A confident path forward
Special assessments do not have to derail your plans. With a careful read of the resale packet, a close look at reserves and minutes, and clear contract language, you can make a smart, informed decision. If you find a red flag, you can renegotiate, adjust your offer, or keep looking. The goal is simple: buy the right home with eyes wide open and a budget you can trust.
Ready to evaluate an HOA in Windsor or elsewhere in Northern Colorado? Reach out to Robert Crow for a clear plan to review documents, weigh risks, and write a winning offer that protects your bottom line.
FAQs
What is an HOA special assessment in Colorado?
- It is a one-time charge added to your regular dues to cover a major expense or budget shortfall when the association’s routine budget and reserves are not enough.
How can I tell if a special assessment is coming?
- Read the resale certificate and board minutes, check the reserve study and reserve balances, and look for discussions of big projects, insurance deductibles, or vendor cost spikes.

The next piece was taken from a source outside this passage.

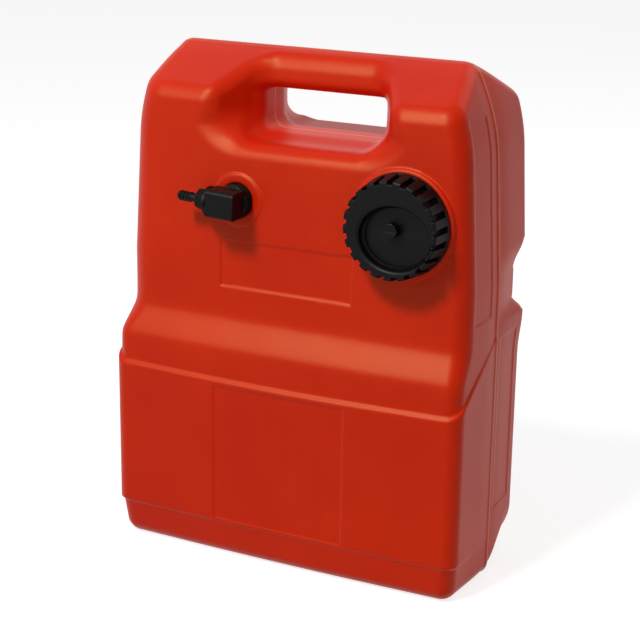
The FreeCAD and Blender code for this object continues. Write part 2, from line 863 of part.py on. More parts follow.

Who pays a special assessment at closing in Windsor?
- It depends on your contract terms and the HOA’s governing documents; you can negotiate for the seller to pay known assessments or request a credit at closing.
Can an HOA place a lien or foreclose for unpaid assessments?
- Associations often have the right to charge interest and late fees, record a lien, and in serious cases pursue foreclosure, subject to state law and the governing documents.
What is a reserve study and why does it matter?
- A reserve study lists major components, estimates life spans and costs, and recommends a funding plan; well-funded reserves reduce the chance of future special assessments.
Do Windsor’s weather risks affect special assessments?
- Yes. Hail, wind, and freeze events can lead to large insurance deductibles or repairs, which may result in special assessments if reserves and insurance coverage are not sufficient.